**INSTRUCTIONS FOR THE TASK:** Every line of the material is to be repeated exactly as it stands.
....................
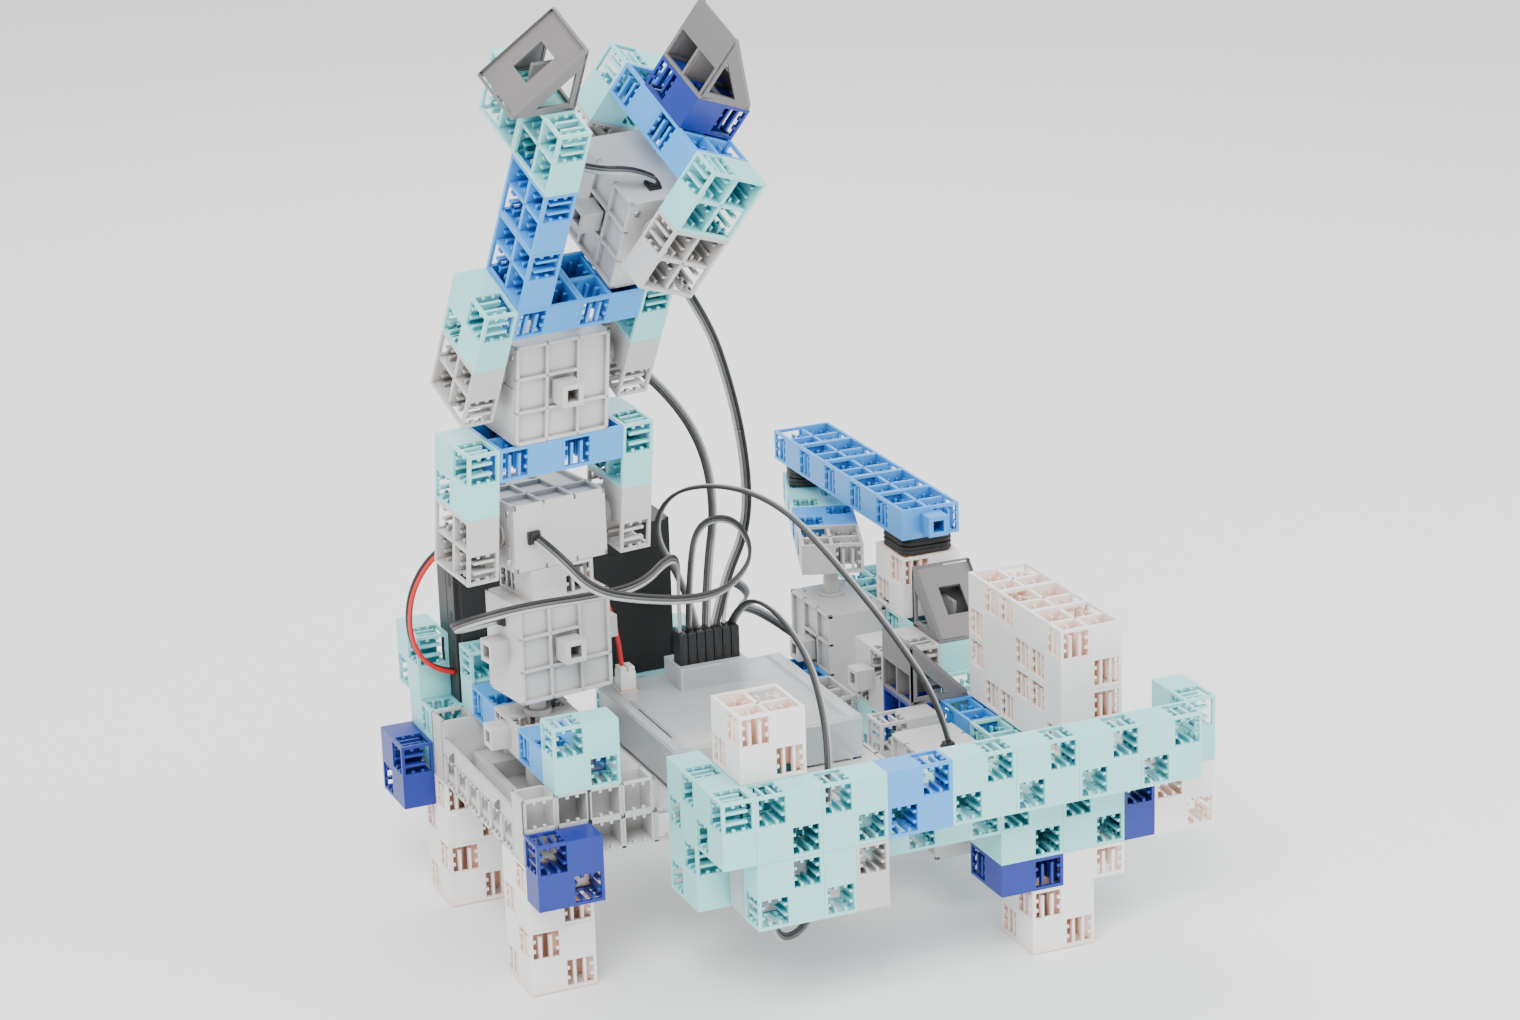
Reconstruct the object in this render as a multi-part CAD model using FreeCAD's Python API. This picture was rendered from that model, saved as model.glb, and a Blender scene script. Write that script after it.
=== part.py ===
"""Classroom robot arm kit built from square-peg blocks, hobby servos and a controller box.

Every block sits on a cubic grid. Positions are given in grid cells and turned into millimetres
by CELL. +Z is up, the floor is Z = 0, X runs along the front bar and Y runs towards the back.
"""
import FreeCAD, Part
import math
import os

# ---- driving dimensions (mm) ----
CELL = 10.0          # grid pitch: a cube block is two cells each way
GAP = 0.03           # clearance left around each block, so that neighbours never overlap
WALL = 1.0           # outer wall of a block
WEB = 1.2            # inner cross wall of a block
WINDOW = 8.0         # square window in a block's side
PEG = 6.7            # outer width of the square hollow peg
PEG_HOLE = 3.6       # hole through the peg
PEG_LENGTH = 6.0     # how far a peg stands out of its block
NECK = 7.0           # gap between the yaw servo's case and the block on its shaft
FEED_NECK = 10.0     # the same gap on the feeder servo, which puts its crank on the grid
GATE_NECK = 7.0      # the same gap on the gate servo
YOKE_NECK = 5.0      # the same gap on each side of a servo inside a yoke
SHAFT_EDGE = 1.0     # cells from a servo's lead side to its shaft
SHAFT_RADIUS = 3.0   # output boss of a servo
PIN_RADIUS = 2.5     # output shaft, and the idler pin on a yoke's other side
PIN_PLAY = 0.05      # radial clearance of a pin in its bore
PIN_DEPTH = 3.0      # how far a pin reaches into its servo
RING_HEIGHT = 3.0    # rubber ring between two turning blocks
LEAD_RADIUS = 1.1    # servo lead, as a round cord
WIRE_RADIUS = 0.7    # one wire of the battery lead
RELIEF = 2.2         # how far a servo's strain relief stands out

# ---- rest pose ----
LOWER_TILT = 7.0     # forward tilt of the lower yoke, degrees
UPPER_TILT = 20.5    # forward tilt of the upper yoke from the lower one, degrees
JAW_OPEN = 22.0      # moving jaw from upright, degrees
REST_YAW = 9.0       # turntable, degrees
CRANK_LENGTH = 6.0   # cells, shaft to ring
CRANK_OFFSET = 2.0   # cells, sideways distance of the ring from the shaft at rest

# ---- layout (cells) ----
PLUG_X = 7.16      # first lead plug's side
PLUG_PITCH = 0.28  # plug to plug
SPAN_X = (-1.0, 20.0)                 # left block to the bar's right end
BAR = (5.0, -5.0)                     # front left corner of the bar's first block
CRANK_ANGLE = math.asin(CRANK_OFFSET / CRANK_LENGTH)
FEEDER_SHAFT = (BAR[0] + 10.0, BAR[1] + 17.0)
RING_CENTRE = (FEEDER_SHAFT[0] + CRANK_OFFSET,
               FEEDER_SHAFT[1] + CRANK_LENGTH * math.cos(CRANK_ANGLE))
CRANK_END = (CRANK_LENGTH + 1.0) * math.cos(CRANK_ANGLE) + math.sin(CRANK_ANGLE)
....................
**EXERCISE RESULT:**
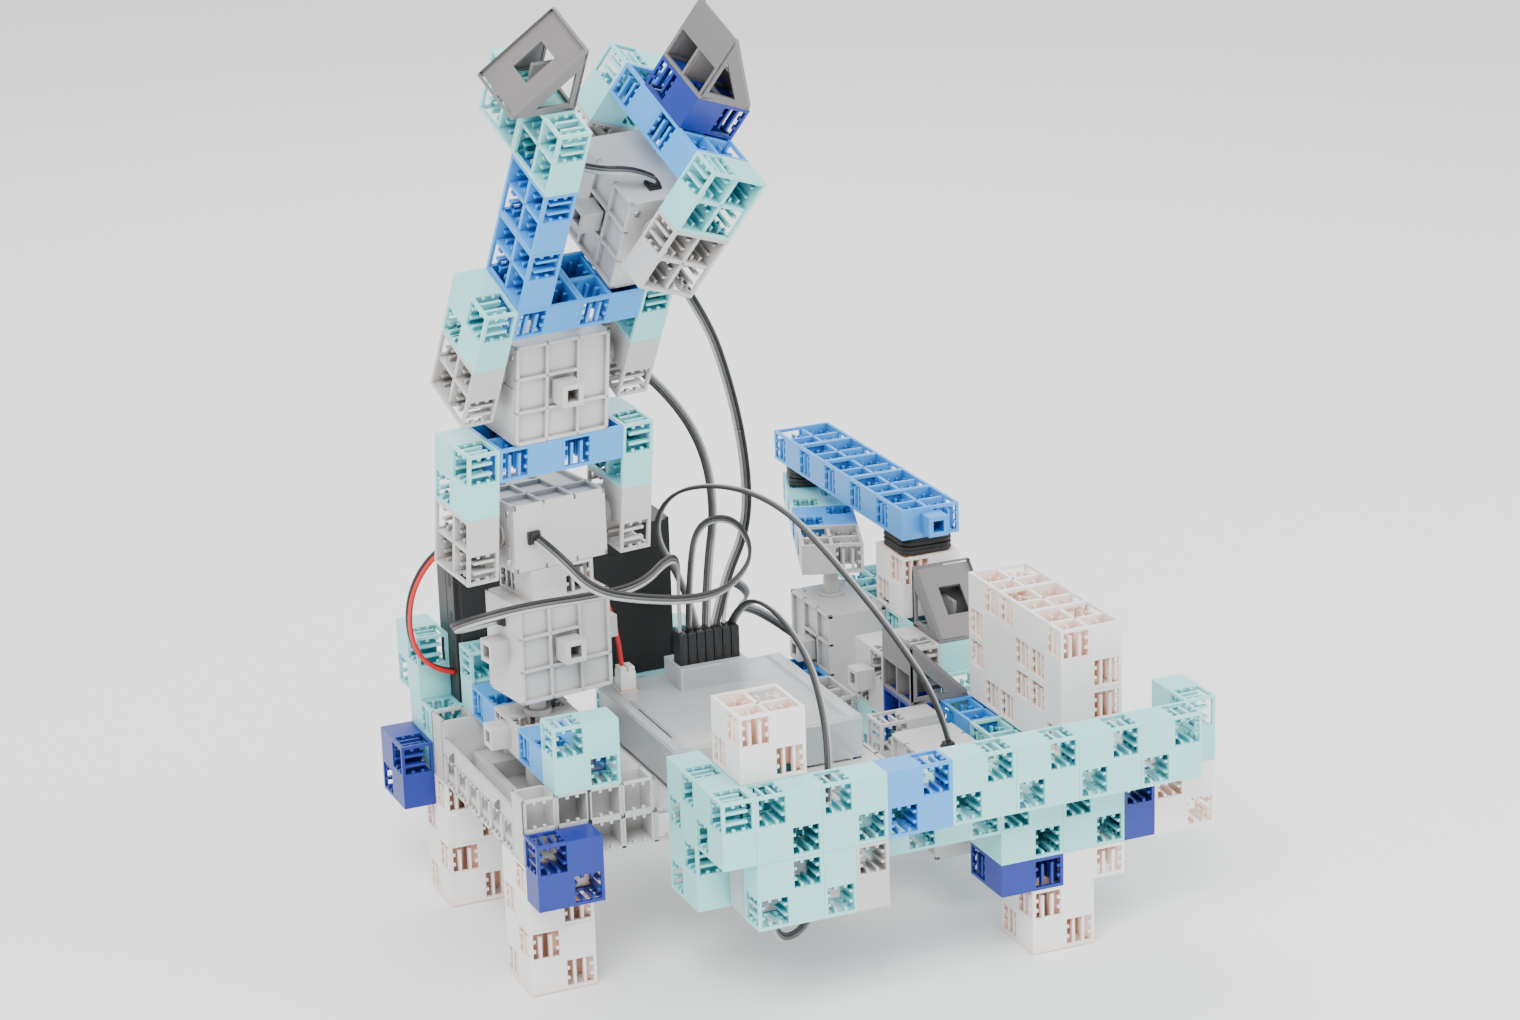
Reconstruct the object in this render as a multi-part CAD model using FreeCAD's Python API. This picture was rendered from that model, saved as model.glb, and a Blender scene script. Write that script after it.
=== part.py ===
"""Classroom robot arm kit built from square-peg blocks, hobby servos and a controller box.

Every block sits on a cubic grid. Positions are given in grid cells and turned into millimetres
by CELL. +Z is up, the floor is Z = 0, X runs along the front bar and Y runs towards the back.
"""
import FreeCAD, Part
import math
import os

# ---- driving dimensions (mm) ----
CELL = 10.0          # grid pitch: a cube block is two cells each way
GAP = 0.03           # clearance left around each block, so that neighbours never overlap
WALL = 1.0           # outer wall of a block
WEB = 1.2            # inner cross wall of a block
WINDOW = 8.0         # square window in a block's side
PEG = 6.7            # outer width of the square hollow peg
PEG_HOLE = 3.6       # hole through the peg
PEG_LENGTH = 6.0     # how far a peg stands out of its block
NECK = 7.0           # gap between the yaw servo's case and the block on its shaft
FEED_NECK = 10.0     # the same gap on the feeder servo, which puts its crank on the grid
GATE_NECK = 7.0      # the same gap on the gate servo
YOKE_NECK = 5.0      # the same gap on each side of a servo inside a yoke
SHAFT_EDGE = 1.0     # cells from a servo's lead side to its shaft
SHAFT_RADIUS = 3.0   # output boss of a servo
PIN_RADIUS = 2.5     # output shaft, and the idler pin on a yoke's other side
PIN_PLAY = 0.05      # radial clearance of a pin in its bore
PIN_DEPTH = 3.0      # how far a pin reaches into its servo
RING_HEIGHT = 3.0    # rubber ring between two turning blocks
LEAD_RADIUS = 1.1    # servo lead, as a round cord
WIRE_RADIUS = 0.7    # one wire of the battery lead
RELIEF = 2.2         # how far a servo's strain relief stands out

# ---- rest pose ----
LOWER_TILT = 7.0     # forward tilt of the lower yoke, degrees
UPPER_TILT = 20.5    # forward tilt of the upper yoke from the lower one, degrees
JAW_OPEN = 22.0      # moving jaw from upright, degrees
REST_YAW = 9.0       # turntable, degrees
CRANK_LENGTH = 6.0   # cells, shaft to ring
CRANK_OFFSET = 2.0   # cells, sideways distance of the ring from the shaft at rest

# ---- layout (cells) ----
PLUG_X = 7.16      # first lead plug's side
PLUG_PITCH = 0.28  # plug to plug
SPAN_X = (-1.0, 20.0)                 # left block to the bar's right end
BAR = (5.0, -5.0)                     # front left corner of the bar's first block
CRANK_ANGLE = math.asin(CRANK_OFFSET / CRANK_LENGTH)
FEEDER_SHAFT = (BAR[0] + 10.0, BAR[1] + 17.0)
RING_CENTRE = (FEEDER_SHAFT[0] + CRANK_OFFSET,
               FEEDER_SHAFT[1] + CRANK_LENGTH * math.cos(CRANK_ANGLE))
CRANK_END = (CRANK_LENGTH + 1.0) * math.cos(CRANK_ANGLE) + math.sin(CRANK_ANGLE)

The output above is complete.